Китаец неожиданно ловко, даже не уронив стул, вскочил на ноги и в один прыжок перемахнул через стол, оказавшись за спиной монаха и одной рукой сжав его горло.
- Шим Чанмин, ты достоин смерти, – тихо, но грозно произнес он, с каждой секундой все плотнее сжимая пальцы на шее пленника. – Ты прекрасно знаешь, что это – монах, но выгораживаешь его. Что у тебя на уме, подлая гадина?
- Да это певец, отстань от него! – вскрикнул Чанмин, кинувшись к нему. Ханген отпустил Кюхёна и наотмашь ударил слугу по лицу, так сильно, что тот упал на пол. На его разбитых губах выступили капельки крови. Не дав ему подняться самостоятельно, китаец схватил Чанмина за воротник стильной темно-синей рубашки и впечатал спиной в стену, выбив воздух из его легких. Хичоль наблюдал за происходящим, чувствуя, как по спине бегут мурашки: прежде он лишь раз видел такие стремительные и отточенные движения.
- Зачем ты лжешь, тварь? – с пугающим спокойствием осведомился Ханген. – Надеешься, что эта кучка второсортных персонажей сразится с нашим господином? Сам же обрекаешь этих несчастных на мучительную смерть.
Хичоль тревожно посмотрел на монаха. Что стоило сделать? Напасть? Сбежать? Смиренно ждать своей участи?
- Это Чо Кюхён, идиот, – прохрипел Чанмин. – Монах не стал бы есть все это, он чертовски религиозен… Что мне еще сделать? Шлюху ему снять? Потрахаться с ним при тебе?
Ханген швырнул Чанмина на пол и в следующее мгновение уже выдернул Кюхёна из-за стола. В его руке блеснуло лезвие извлеченного из-под пиджака ножа, и одним взмахом он рассек левое плечо монаха, оставив на нем глубокую кровоточащую рану. Кюхён зажмурился и стиснул зубы.
- Ты чего?! – Хичоль поднялся, готовый к бессмысленной атаке на своего без пяти минут любовника.
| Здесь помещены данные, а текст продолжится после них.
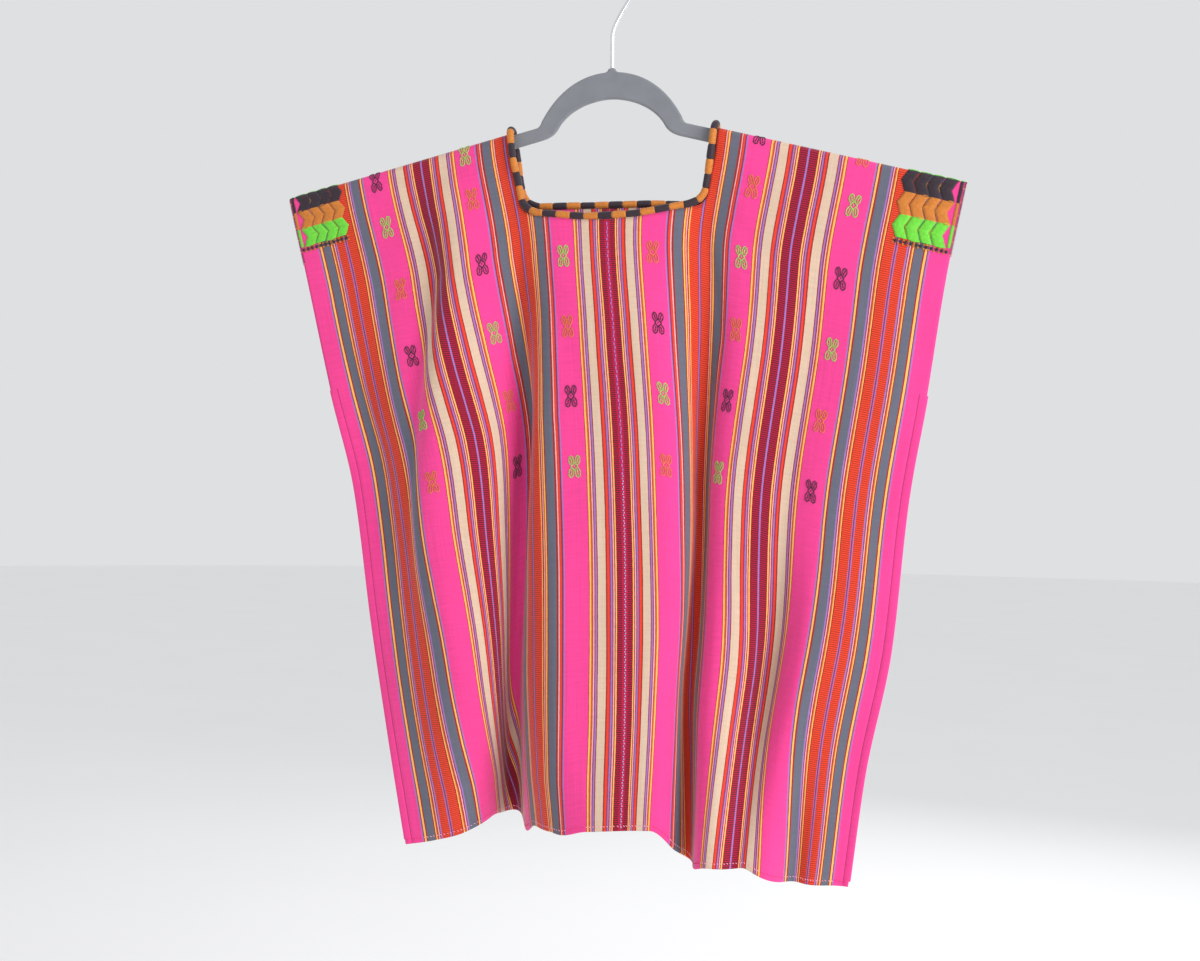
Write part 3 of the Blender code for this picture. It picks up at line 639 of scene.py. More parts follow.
def striped_cloth():
    graph = Graph("striped_cloth", roughness=0.84, specular=0.2, sheen=0.3)
    uv = graph.node("UVMap", {"uv_map": "cloth"}).outputs[0]
    parts = graph.node("SeparateXYZ", Vector=uv).outputs
    across, warp = parts[0], parts[1]

    def stretched(x, y):
        return graph.node("CombineXYZ", X=graph.times(across, x),
                          Y=graph.times(warp, y)).outputs[0]

    wobble = graph.varied(stretched(40.0, 9.0), 1.0, 3.0, -0.0006, 0.0006)
    jitter = graph.varied(stretched(900.0, 260.0), 1.0, 1.0, -0.00018, 0.00018)
    shifted = graph.calc("ADD", wobble, jitter)
    along = graph.calc("ADD", graph.calc("ABSOLUTE", across), shifted)
    colour, plain = striped_colour(graph, along)

    def wave(coordinate, pitch):
        turned = graph.times(coordinate, 2 * math.pi / pitch)
        return graph.calc("MULTIPLY_ADD", graph.calc("SINE", turned), 0.5, 0.5)

    slip = graph.varied(stretched(30.0, 12.0), 1.0, 2.0, -0.0011, 0.0011)
    rib = wave(graph.calc("ADD", warp, slip), RIB_PITCH)
    sharp = graph.node("MapRange", {"interpolation_type": "SMOOTHSTEP"}, Value=rib,
                       From_Min=0.34, From_Max=0.72).outputs[0]
    ribbed = graph.times(graph.calc("SUBTRACT", 1.0, plain), sharp)
    colour = graph.mix(ribbed, colour, graph.mix(1.0, colour, RIB_SHADE, "MULTIPLY"))

    weft = wave(warp, WEFT_PITCH)
    yarn = wave(across, YARN_PITCH)
    weave = graph.times(weft, yarn)
    yarn_tone = graph.varied(stretched(1900.0, 14.0), 1.0, 2.0, 0.84, 1.16)
    slub = graph.varied(stretched(60.0, 500.0), 1.0, 2.0, 0.89, 1.09)
    cloud = graph.varied(stretched(14.0, 10.0), 1.0, 3.0, 0.90, 1.08)
    tone = graph.times(graph.times(yarn_tone, slub), cloud)
    tone = graph.times(tone, graph.spread(weave, 0.97, 1.03))
    # A darker line along the side seam's groove, below the armhole: painted shade in the groove, on
    # top of the shallow dip that seam_groove makes.
    seam = graph.calc("COMPARE", graph.calc("ABSOLUTE", across), SEAM_LINE, SEAM_LINE_HALF * 0.6)
    seam = graph.times(seam, graph.calc("GREATER_THAN", warp, ARMHOLE))
    tone = graph.times(tone, graph.spread(seam, 1.0, 0.62))
    graph.tint(colour, tone)
    height = graph.calc("ADD", graph.times(weave, 0.5),
                        graph.times(ribbed, -0.9))
    graph.bump(height, 0.55, 0.00022)
    return graph.material


def thread(name, colour):
    """Twisted thread: tone varies from place to place, with fine fibres."""
    graph = Graph(name, roughness=0.62, specular=0.35, sheen=0.25)
    where = graph.here()
    tone = graph.varied(where, 420.0, 3.0, 0.72, 1.28)
    fine = graph.varied(where, 2600.0, 2.0, 0.86, 1.14)
    graph.tint(colour, graph.times(tone, fine))
    graph.bump(graph.noise(where, 3200.0, 2.0), 0.5, 0.00018)
    return graph.material


def flock():
    graph = Graph("flocked_plastic", roughness=0.95, specular=0.1, sheen=0.55)
    where = graph.here()
    nap = graph.noise(where, 2400.0, 3.0)
    brushed = graph.varied(where, 60.0, 3.0, 0.86, 1.14)
    graph.tint(linear(122, 124, 129), graph.times(brushed, graph.spread(nap, 0.8, 1.2)))
    graph.bump(nap, 0.6, 0.0004)
    return graph.material


def bright_wire():
    graph = Graph("hook_steel", roughness=0.22, specular=0.5, metallic=1.0)
    drawn = graph.noise(graph.here(), 300.0, 2.0)
    tone = graph.node("ValToRGB", Fac=drawn)
    tone.color_ramp.elements[0].color = (*linear(196, 198, 202), 1)
    tone.color_ramp.elements[1].color = (*linear(232, 233, 236), 1)
    graph.put(graph.shader.inputs["Base Color"], tone.outputs[0])
    graph.put(graph.shader.inputs["Roughness"], graph.spread(drawn, 0.16, 0.30))
    return graph.material


OCHRE_THREAD = thread("thread_ochre", linear(194, 116, 40))
BLACK_THREAD = thread("thread_black", linear(44, 30, 40))
GREEN_THREAD = thread("thread_green", linear(104, 200, 54))
FIGURE_OCHRE = thread("figure_ochre", linear(214, 116, 44))
FIGURE_BLACK = thread("figure_black", linear(66, 18, 50))
FIGURE_GREEN = thread("figure_green", linear(146, 200, 84))
SEAM_CRIMSON = thread("seam_crimson", linear(176, 26, 70))
SEAM_VIOLET = thread("seam_violet", linear(150, 112, 196))
SEAM_BLUE = thread("seam_blue", linear(150, 176, 228))
EDGE_DARK = thread("edge_dark", linear(74, 20, 46))
HEM_PALE = thread("hem_pale", linear(246, 170, 190))
HEM_RED = thread("hem_red", linear(226, 40, 96))
CLOTH = striped_cloth()
FLOCK = flock()
WIRE = bright_wire()


# ---------------------------------------------------------------- the two panels
COLUMN_STEP = 0.0020
ROW_STEP = 0.0041
HEM_DEPTH = 0.005
HEM_RADIUS = 0.0006
SIDE_TURNS = (45, 90, 135)
SIDE_SPREAD = (0.5, 0.9, 0.5)
SIDE_SIGNS = np.array([1, 1, -1])
BAKE_MARGIN = 0.004
ROUNDING = 1e-6


def spaced(start, end, step):
    return np.linspace(start, end, max(int(round(abs(end - start) / step)), 1) + 1)


def joined(*runs):
    return np.unique(np.round(np.concatenate(runs), 7))


def panel_downs():
    return joined(spaced(0, 0.008, 0.001), spaced(0.008, NECK_BACK, 0.003),
                  spaced(NECK_BACK, NECK_FRONT, 0.004), spaced(NECK_FRONT, ARMHOLE, ROW_STEP),
                  spaced(ARMHOLE, BACK_LENGTH, ROW_STEP), [FRONT_LENGTH])


def panel_columns(side):
    neck = abs(NECK_LEFT if side < 0 else NECK_RIGHT)
    groove = SEAM_LINE + SEAM_LINE_HALF * np.array([-1.6, -0.8, 0, 0.8, 1.6])
    return side * joined(spaced(SEAM_GAP / 2, neck, COLUMN_STEP),
                         spaced(neck, groove[0], COLUMN_STEP), groove,
                         spaced(groove[-1], HALF_WIDTH, COLUMN_STEP))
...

Ханген прижал лезвие ножа к свежей ране, вырвав из груди монаха короткий стон, поднес его к губам и слизнул кровь. Хичоль мысленно подписал им обоим и своему господину смертный приговор. Воин из него был никудышный, но все же он собирался драться.
Ханген толкнул монаха, и тот шлепнулся на стул, едва не промахнувшись. Хичоль вцепился в него, не то защищая, не то защищаясь. Знакомый запах горячей крови, которая быстро запачкала его ладонь, начал кружить голову, и пришлось напрячься, чтобы не позволить клыкам вырасти.
- Певец, – констатировал Ханген с едва уловимым разочарованием в голосе. Вместо того, чтобы попросить у всех прощения за ложные подозрения, он резко повернулся к уже выпрямившемуся Чанмину и ударил его кулаком в живот. Слуга упал на колени, морщась от боли и безуспешно пытаясь сделать вдох. Хичоль понял, что если бы тот был смертным, то получил бы серьезное повреждение внутренних органов. – Он уже знал о нас, и тебе это было известно, но ты молчал. Стало жаль этого клоуна? – Китаец жестом поманил за собой «коллег по группе». – Уходим. Я отвезу вас в общежитие.